* BEGIN INFORMATION SUPPLIED *
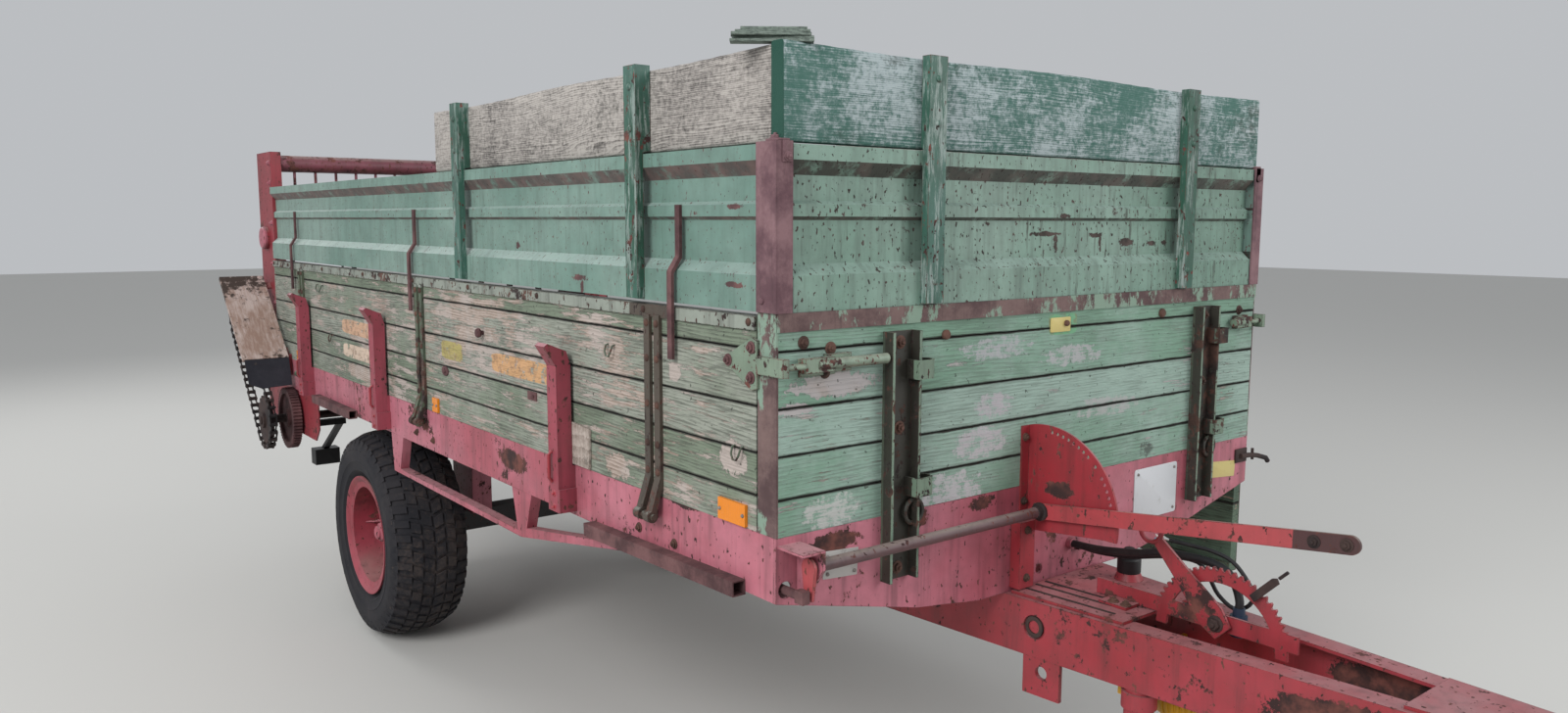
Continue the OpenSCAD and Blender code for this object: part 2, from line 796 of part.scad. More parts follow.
// Irons of one drop side, on the +x side and closed: the top angle, the end irons, the hinge
// straps of two bars each, and the eyes that the straps end in
module side_irons(pin_z, foot_z) {
  block(wood_in - iron_t, half_w + iron_t, side_y0, side_y1, wood_h, wood_h + 4);
  block(half_w, half_w + iron_t, side_y0, side_y1, wood_h - rail_iron_h + 4, wood_h + 4);
  for (y = [side_y0, side_y1 - 50])
    block(wood_in - iron_t, wood_in - slack, y, y + 50, foot_z, wood_h + 1);
  for (y = strap_ys, side = [-1, 1]) {
    yc = y + side * (strap_w + strap_gap) / 2;
    difference() {
      union() {
        block(half_w, half_w + iron_t + 4, yc - strap_w / 2, yc + strap_w / 2,
          foot_z + 20, wood_h - 20);
        run_bent_strap(yc, pin_z, foot_z);
        bar_y(yc - strap_w / 2, yc + strap_w / 2, pin_x, pin_z, hinge_d + 14);
      }
      bar_y(yc - strap_w, yc + strap_w, pin_x, pin_z, hinge_d + 0.1);
    }
  }
}

// The strap's foot, which bends out from the wood to the pin
module run_bent_strap(yc, pin_z, foot_z) {
  run_y(yc - strap_w / 2, yc + strap_w / 2) polygon([
    [half_w, foot_z + 30], [half_w, foot_z + 8], [half_w + 6, foot_z - 4],
    [pin_x - 10, pin_z + 2], [pin_x + 4, pin_z + 12], [half_w + iron_t + 4, foot_z + 30]]);
}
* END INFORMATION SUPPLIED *
WORK TO BE COMPLETED
Output all of the data above without any alteration.

SOLVED EXERCISE
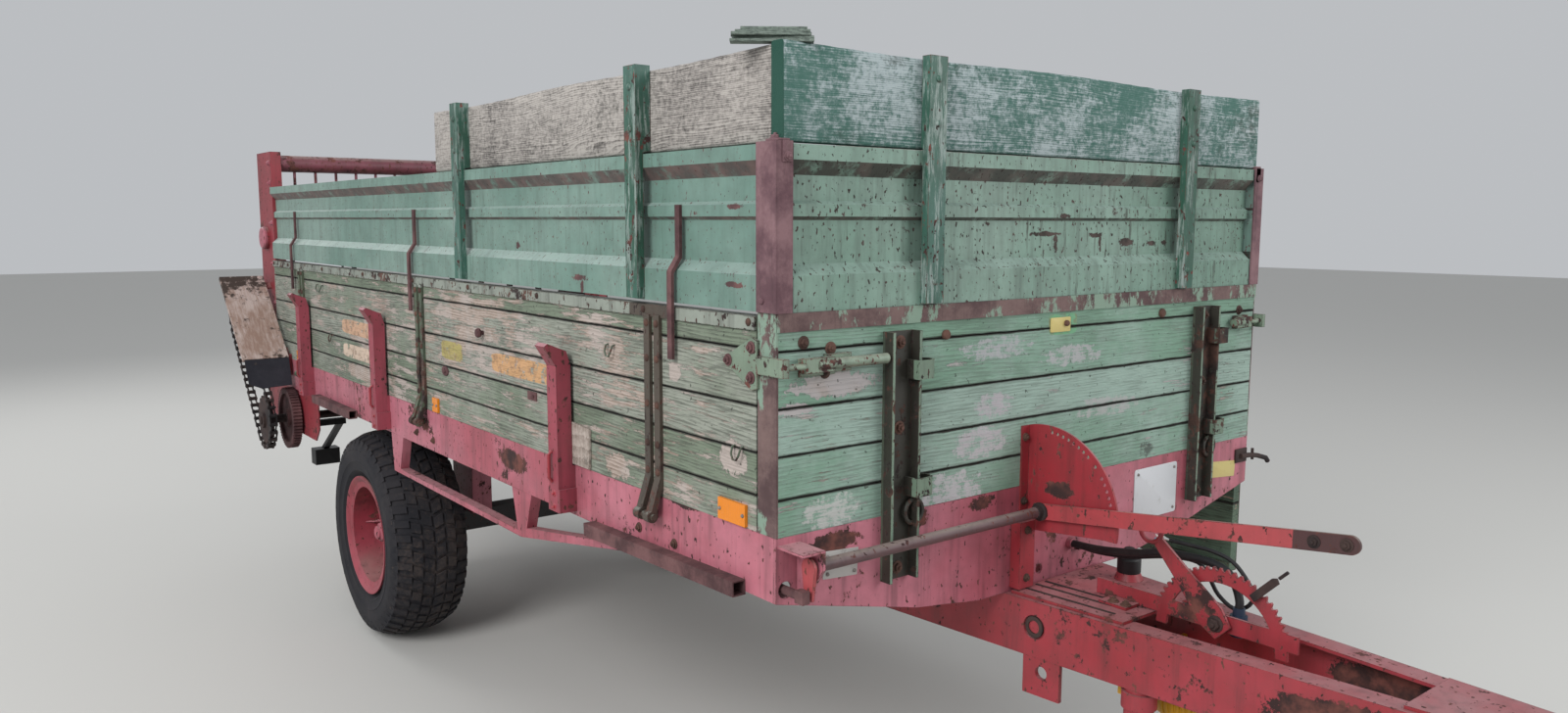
Continue the OpenSCAD and Blender code for this object: part 2, from line 796 of part.scad. More parts follow.
// Irons of one drop side, on the +x side and closed: the top angle, the end irons, the hinge
// straps of two bars each, and the eyes that the straps end in
module side_irons(pin_z, foot_z) {
  block(wood_in - iron_t, half_w + iron_t, side_y0, side_y1, wood_h, wood_h + 4);
  block(half_w, half_w + iron_t, side_y0, side_y1, wood_h - rail_iron_h + 4, wood_h + 4);
  for (y = [side_y0, side_y1 - 50])
    block(wood_in - iron_t, wood_in - slack, y, y + 50, foot_z, wood_h + 1);
  for (y = strap_ys, side = [-1, 1]) {
    yc = y + side * (strap_w + strap_gap) / 2;
    difference() {
      union() {
        block(half_w, half_w + iron_t + 4, yc - strap_w / 2, yc + strap_w / 2,
          foot_z + 20, wood_h - 20);
        run_bent_strap(yc, pin_z, foot_z);
        bar_y(yc - strap_w / 2, yc + strap_w / 2, pin_x, pin_z, hinge_d + 14);
      }
      bar_y(yc - strap_w, yc + strap_w, pin_x, pin_z, hinge_d + 0.1);
    }
  }
}

// The strap's foot, which bends out from the wood to the pin
module run_bent_strap(yc, pin_z, foot_z) {
  run_y(yc - strap_w / 2, yc + strap_w / 2) polygon([
    [half_w, foot_z + 30], [half_w, foot_z + 8], [half_w + 6, foot_z - 4],
    [pin_x - 10, pin_z + 2], [pin_x + 4, pin_z + 12], [half_w + iron_t + 4, foot_z + 30]]);
}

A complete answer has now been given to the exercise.